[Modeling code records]
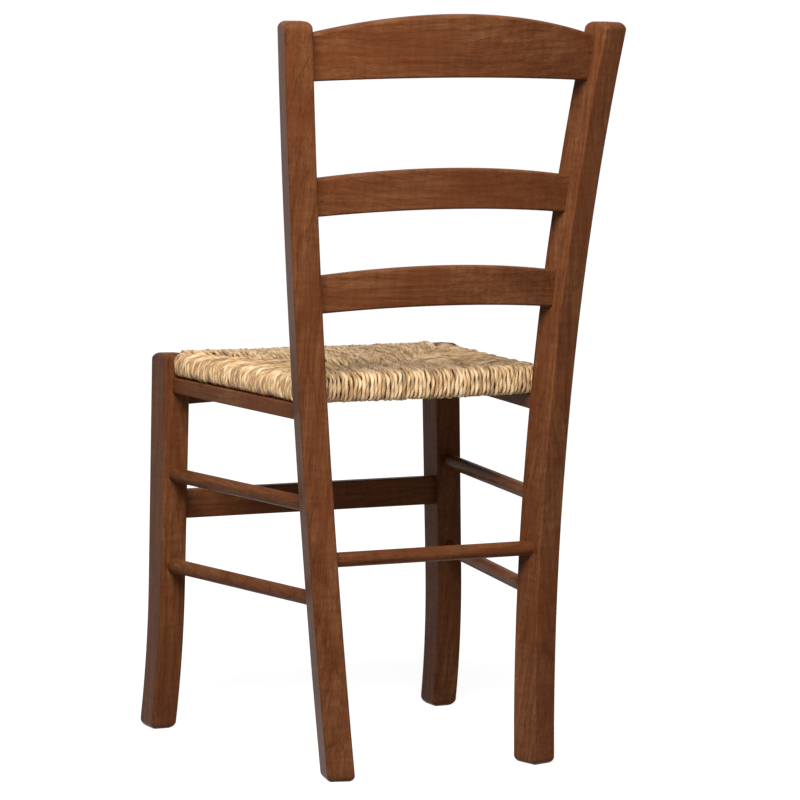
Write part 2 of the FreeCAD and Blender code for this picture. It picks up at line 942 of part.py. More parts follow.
keep_pair(cut(side_bar_blank, "side_bar_drilled", screw_bar_tools + [
    front_left_tool, rear_left_tool]), "seat_bar")
keep(group("dowels", dowels), "seat_dowels")
keep(group("screws", screws), "seat_screws")


def make_stuffing():
    gap = size["stuffing_gap"]
    rear = bar_joint - gap
    front = bar_shoulder + gap
    return prism("stuffing", both_sides([
        (side_line(rear, inner_wrap + gap), rear),
        (side_line(front, inner_wrap + gap), front),
    ]), bar_low + gap, bar_height - gap * 2)


keep(make_stuffing(), "seat_stuffing")
cover_hollow = prism("cover_hollow", seat_plan(wrap), bar_low, bar_height)
keep(cut(cover_form, "cover", [
    fused("cover_spaces", [cover_hollow] + screw_cover_tools)] + make_valleys()), "rush_seat")


# Checks, then one file for each piece

doc.recompute()
for item in doc.Objects:
    if "Invalid" in item.State or "Error" in item.State:
        raise RuntimeError(f"{item.Label} could not be built")
for piece in nodes:
    shape = piece.Shape
    if shape.isNull() or not shape.isValid() or not shape.Solids:
        raise RuntimeError(f"{piece.Label} has no sound solid")

os.makedirs("parts", exist_ok=True)
for piece in nodes:
    piece.Shape.exportStep(f"parts/{piece.Label}.step")
    print(piece.Label, len(piece.Shape.Solids), f"{piece.Shape.Volume:.0f} mm3")
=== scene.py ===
# %% [markdown]
# A ladderback chair with a rush seat
#
# The wooden pieces of this chair come from the construction model with their
# true shapes, so they only need a finish here. The seat is different: its
# solid is the smooth outer form of the rush, and this script winds the real
# strands in that form. Everything is in metres, in the model's own frame:
# X to the sitter's left, Y to the rear, Z up, and the floor at Z = 0.

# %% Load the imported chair
import math
import random

import bpy
import numpy as np
from mathutils import Matrix, Vector


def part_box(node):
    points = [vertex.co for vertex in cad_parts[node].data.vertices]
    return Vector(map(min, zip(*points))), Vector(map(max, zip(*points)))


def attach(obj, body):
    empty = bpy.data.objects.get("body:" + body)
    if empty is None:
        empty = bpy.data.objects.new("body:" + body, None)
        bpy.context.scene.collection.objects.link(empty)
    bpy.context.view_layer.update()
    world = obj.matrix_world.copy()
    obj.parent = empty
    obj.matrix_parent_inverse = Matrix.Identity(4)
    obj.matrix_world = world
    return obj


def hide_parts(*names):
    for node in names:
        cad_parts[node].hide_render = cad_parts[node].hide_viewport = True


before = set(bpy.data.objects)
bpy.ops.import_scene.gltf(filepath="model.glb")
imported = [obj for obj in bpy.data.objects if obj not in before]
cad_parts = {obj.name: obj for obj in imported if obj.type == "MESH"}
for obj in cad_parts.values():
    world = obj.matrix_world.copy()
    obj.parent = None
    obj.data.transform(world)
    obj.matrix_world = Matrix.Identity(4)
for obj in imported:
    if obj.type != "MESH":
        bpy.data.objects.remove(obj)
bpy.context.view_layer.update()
MM = 0.001
print("nodes of the chair:", len(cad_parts))

# %% [markdown]
# A few helpers serve the whole script. Colours are picked as sRGB hex values,
# which is how paint charts and photographs give them, but Blender mixes light
# in linear values, so one function converts them. Another adds a node to any
# tree with its settings, values and links in one call.

# %% Helpers for colours and nodes
def colour(hex_value):
    """An sRGB hex value as linear red, green, blue and alpha."""
    channels = [int(hex_value[i:i + 2], 16) / 255 for i in (1, 3, 5)]
    return [c / 12.92 if c <= 0.04045 else ((c + 0.055) / 1.055) ** 2.4 for c in channels] + [1.0]


def add_node(tree, kind, inputs=None, **settings):
    """A new node. Each input is a value, an output socket, or a node for its first output."""
    node = tree.nodes.new(kind)
    for name, value in settings.items():
        setattr(node, name, value)
    for key, value in (inputs or {}).items():
        if isinstance(value, bpy.types.Node):
            value = value.outputs[0]
        if isinstance(value, bpy.types.NodeSocket):
            tree.links.new(value, node.inputs[key])
        else:
            node.inputs[key].default_value = value
    return node


def new_material(name):
    """An empty node material, with its tree and its output node."""
    material = bpy.data.materials.new(name)
    material.use_nodes = True
    material.node_tree.nodes.clear()
    output = add_node(material.node_tree, "ShaderNodeOutputMaterial")
    return material, material.node_tree, output


def set_stops(node, stops):
    """The colour ramp node, filled with stops of (position, hex value)."""
    elements = node.color_ramp.elements
    while len(elements) < len(stops):
        elements.new(0.5)
    for element, (position, hex_value) in zip(elements, stops):
        element.position = position
        element.color = colour(hex_value)
    return node


def weigh(tree, start, patterns):
    """Start, plus how far each pattern is from one half times its weight."""
    total = start
    for pattern, weight in patterns:
        apart = add_node(tree, "ShaderNodeMath", {0: pattern, 1: 0.5}, operation="SUBTRACT")
        total = add_node(tree, "ShaderNodeMath", {
            0: apart, 1: weight, 2: total}, operation="MULTIPLY_ADD")
    return total


# %% [markdown]
# The camera stands behind the chair, to its left, about waist high, with a
# long lens. Its place was worked out from the edges of the posts and legs, so
# the chair falls where the photograph has it. A camera looks along its own
# -Z, so its matrix is its right, its up and its back.

# %% Camera
CAMERA_PLACE = Vector((2.35285, 4.54509, 1.03808))
CAMERA_YAW = 0.4889
CAMERA_PITCH = 0.127
CAMERA_ROLL = 0.0201
FOCAL_PIXELS = 4315.15
PICTURE_PIXELS = 800
CENTRE_PIXELS = (423.4, 428.3)
SENSOR_WIDTH = 36.0
FARTHEST_SEEN = 200.0

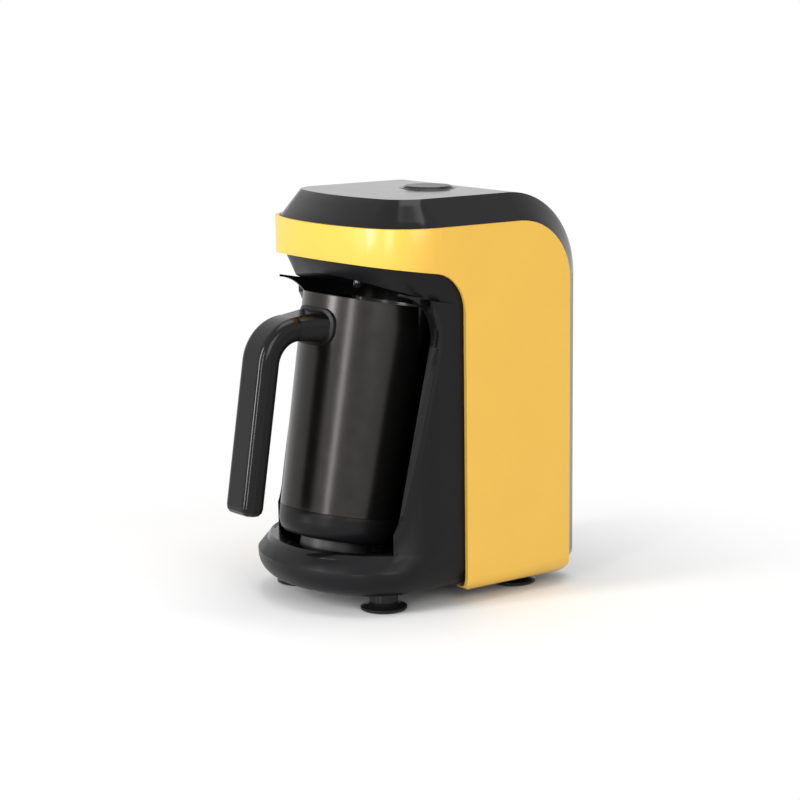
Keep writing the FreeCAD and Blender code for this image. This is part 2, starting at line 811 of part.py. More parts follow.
def make_jug_body():
    spigot_radius = v.jug_low_radius - v.jug_ring_wall - v.fit_gap / 3
    spigot = Part.makeCylinder(spigot_radius, v.jug_spigot, FreeCAD.Vector(0, 0, -v.jug_spigot))
    spigot = spigot.cut(Part.makeCylinder(spigot_radius - v.jug_wall, v.jug_spigot - v.jug_wall,
                                          FreeCAD.Vector(0, 0, -v.jug_spigot)))
    shape = jug_filled(0).cut(jug_filled(v.jug_wall)).fuse(spigot)
    bead = Part.makeTorus(v.jug_rim_radius - v.jug_wall / 2, v.jug_rim_bead, FreeCAD.Vector(0, 0, v.jug_height))
    mouth = jug_filled(v.jug_wall)
    above = block(-FAR, FAR, -FAR, FAR, v.jug_height, FAR)
    shape = shape.cut(above)
    for side in (-1, 1):
        crest = beside_jug(side, v.jug_rim_radius + v.spout_reach - v.spout_radius, v.jug_height)
        notch = rod(v.spout_radius - v.jug_wall, 4 * v.jug_rim_bead, crest.x, crest.y,
                    crest.z - 2 * v.jug_rim_bead)
        bead = bead.cut(notch)
    shape = shape.fuse(bead.cut(mouth)).cut(above)
    add_feature("jug_body", shape.removeSplitter(), JUG_PLACE)


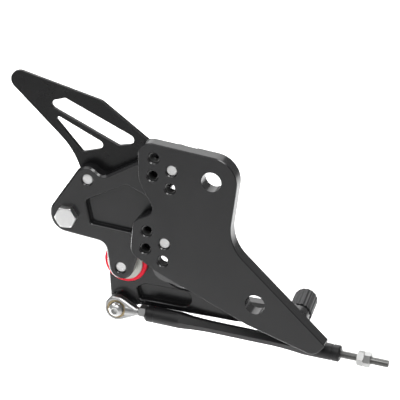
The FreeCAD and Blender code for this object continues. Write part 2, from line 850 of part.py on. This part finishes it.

Your objective — Give back exactly the lines from the beginning of the records through the line containing "bar_height - gap * 2)", and only those.

Written reply —
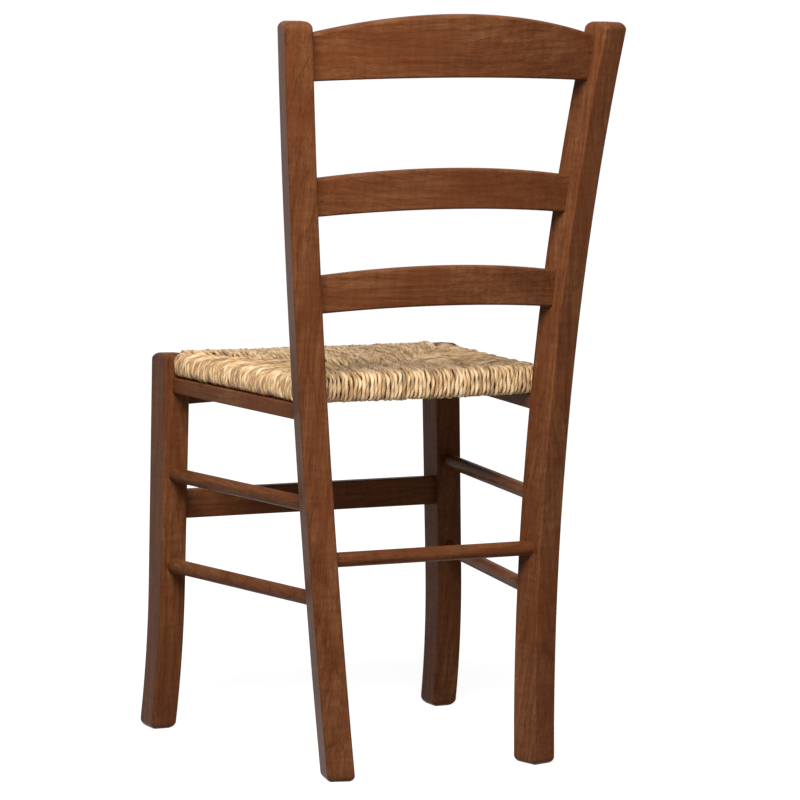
Write part 2 of the FreeCAD and Blender code for this picture. It picks up at line 942 of part.py. More parts follow.
keep_pair(cut(side_bar_blank, "side_bar_drilled", screw_bar_tools + [
    front_left_tool, rear_left_tool]), "seat_bar")
keep(group("dowels", dowels), "seat_dowels")
keep(group("screws", screws), "seat_screws")


def make_stuffing():
    gap = size["stuffing_gap"]
    rear = bar_joint - gap
    front = bar_shoulder + gap
    return prism("stuffing", both_sides([
        (side_line(rear, inner_wrap + gap), rear),
        (side_line(front, inner_wrap + gap), front),
    ]), bar_low + gap, bar_height - gap * 2)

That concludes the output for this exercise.